You try putting together: blue berry mount ridge way park may airy

Anyway, this probably is for the older folks out there. Andy Griffith's Mayberry was Mount Airy near the Blue Ridge Parkway. So much of that long running wonderful TV show came from real people and places in the Mt Airy area. From Floyd the Barber to Sheriff Taylor himself, the roots are showing everywhere.

Here's some pictures and a few words to go with them.




This barber, whose habit of talking way more than cutting (at least sometimes) was incorporated into Floyd the Barber's character, cut Andy's hair in real life in the very same 1929 barber's chair that Mike got his trim in. He is really a terrific man nearing 90 named Russell Hiatt. There are roughly 30,000 photos on his wall of people whose hair he cut or who just walked in to say hello ... as did about a dozen while we were there.

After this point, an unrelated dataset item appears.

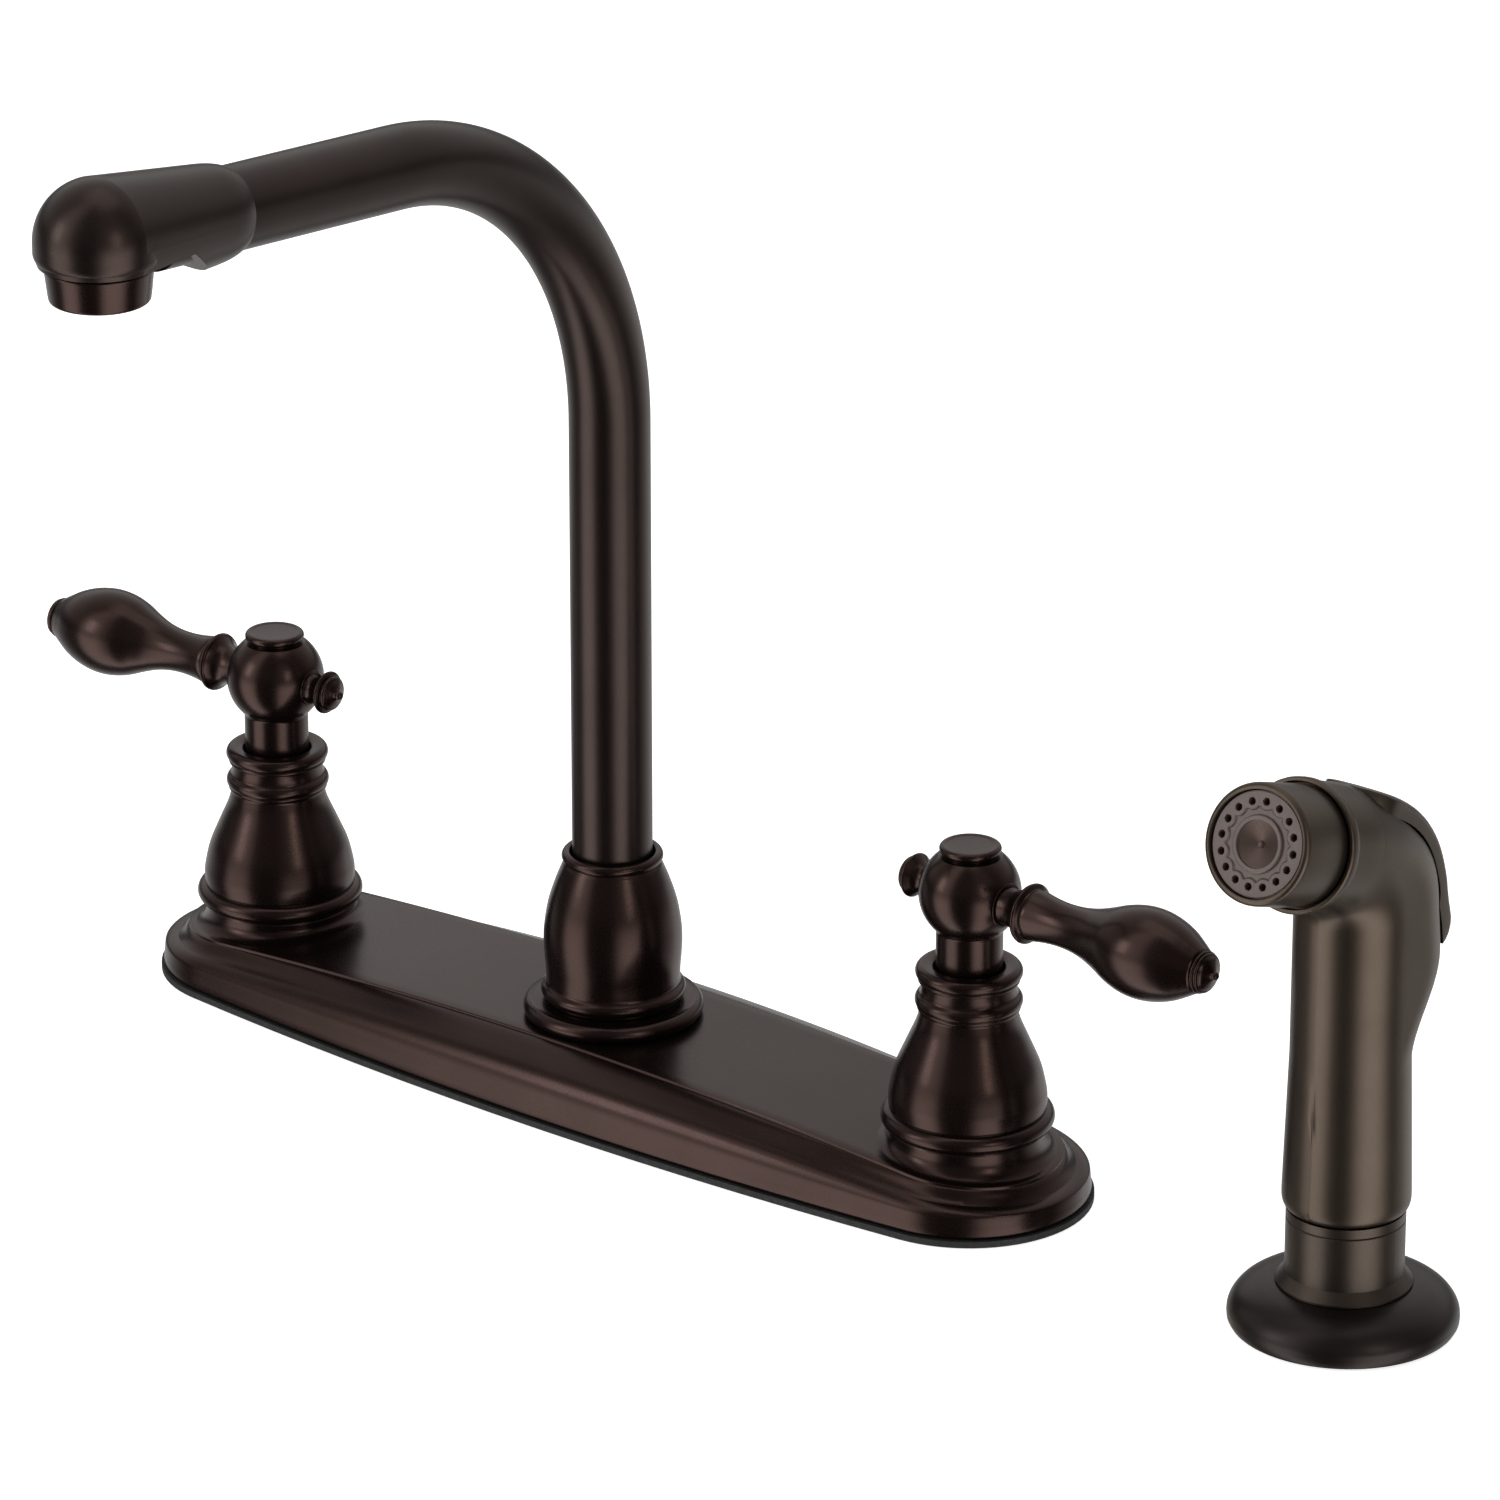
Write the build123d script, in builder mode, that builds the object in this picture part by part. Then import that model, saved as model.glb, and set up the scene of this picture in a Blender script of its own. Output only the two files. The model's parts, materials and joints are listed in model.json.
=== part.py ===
from build123d import *
import math
import os

# Two handle kitchen faucet on an 8 inch centreset plate, with a side sprayer.
# Frame: X along the plate, -Y to the front, +Z up, origin on the spout's axis
# at the deck's surface. Sizes are in millimetres and degrees.

# ---- deck and layout
hole_pitch = 101.6
sprayer_x = 2 * hole_pitch
deck_thickness = 12.0
washer_thickness = 2.0
nut_height = 6.0

# ---- clearances
turning_fit = 0.06
thread_fit = 0.05
loose_fit = 0.3

# ---- base plate and gasket
plate_half_width = 32.9
plate_end_radius = 27.6
crown_top = 16.3
crown_radius = 1389.0
shoulder_run = 10.0
shoulder_drop = 2.2
shoulder_roll = 6.2
rim_wall = 5.0
top_wall = 3.0
gasket_thickness = 1.5
gasket_lip = 0.6
pedestal_radius = 17.3
pedestal_top = 17.4
pedestal_flare = 4.1
pedestal_cove_height = 4.6
boss_radius = 20.5
boss_top = 20.0
boss_round = 1.7

# ---- valve bodies and supply shanks
shank_radius = 10.4
shank_neck_radius = 10.2
shank_neck_bottom = -20.3
shank_bore = 5.5
shank_end = -48.0
body_radius = 11.0
body_foot_radius = 14.0
body_foot_height = 2.6
body_top = 34.0
cartridge_bore = 8.7
cartridge_seat = 13.0
port_height = 6.0
cross_tube_radius = 4.0
cross_tube_bore = 2.8
cross_tube_socket = 7.5
mounting_washer_radius = 17.0
mounting_nut_flats = 30.0

# ---- ceramic cartridge
seal_height = 3.0
disc_thickness = 3.0
disc_radius = 7.0
disc_bore = 2.2
stem_flange_height = 2.5
stem_radius = 4.0
stem_top_below_lever = 2.2
cartridge_shoulder = 30.0
cartridge_neck_radius = 6.2
cartridge_top = 42.0
bonnet_nut_flats = 19.0
bonnet_nut_height = 4.0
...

Not one of the police cars from the TV show, but one that we road around in for a tour of Mayberry.

Oops! Make that Mt. Airy.



The house that Andy grew up in. His father was a supervisor at a furniture making factory. You can rent the whole house for $179 a night.



Sheriff Mike at his desk in a recreation of the show's jailhouse.



A section of the Blue Ridge Parkway. Last year we saw a lot of it north of Roanoke, VA. This year we covered a lot from Asheville, NC, to Roanoke. It is a lovely drive.






Important note: last year, staying at maybe 60 motels, never did we reach for a motel tissue and find the box empty. This year, it's a running joke between us. Maybe a third of the motels had four tissues or less left in the box. Last night, I grabbed for some. Two popped out together. No more after that.

We think that all the motels in the US are tracking our travels and as shown as we show up and are assigned a room, they send a runner to the room to empty all but a few tissues.

I'm pretty sure this is what's happening.

Tuesday, October 12, 2010

Biltmore

Dateline: Asheville, NC

America's largest house finished. Party Christmas Eve 1895. Be there or be square.

(A National Forest was created from some of their land.)





No inside pictures. 40+ baths. Renoirs. Winter garden inside. Fabulous gardens outside.













Sunday, October 10, 2010

Nashville:Ryman:GOO

Until 1974 The Grand Ole Opry was staged at the Ryman Auditorium. Whether or not you're into country music, it is a very historic place. From Mary Pickford to Bo Jangles to W.C. Fields to Bob Hope to Isadora Duncan to Elvis, everyone pretty much showed up at the Ryman at one time or another. Google it.

Stage costumes from all the stars through the years are there. Flashier and flashier as time marched on.

After that the GOO went to its own new HQ a dozen miles away. This May that whole area flooded deeply and has mostly not recovered, BUT the 85th anniversary of the GOO was Saturday night and there was a huge show with Dolly Parton and many others. We didn't know about this ahead of time. We could have gotten SRO tix, but decided against them.



Minnie Pearl's




Jewel stopped by for a jam session.




June and Johnny's wear.



And an even more famous country star. Just can't remember his name right now.



The new place


Thousands and thousands of people were there. The first concert was only hours away. Mike asked everyone to clear the plaza so he could get a pristine picture of it. Surprisingly, they did.

Oh ... we're back on eastern time.


Belle Meade Plantation

Outside of Nashville, TN. No inside pictures. There's been a lot of that recently.

Interesting to visit one time. Serious history behind it. Many famous visitors.




Those are Civil War bullet holes in the columns.






Nashville


Thursday, October 7, 2010

Wednesday, October 6, 2010

to Jonesboro, Arkansas

Two items only:

One a bridge made out of ten bridges ...




Two, a sunset shot through the smoke of burning rice fields. (Looks like an alien planet to me.)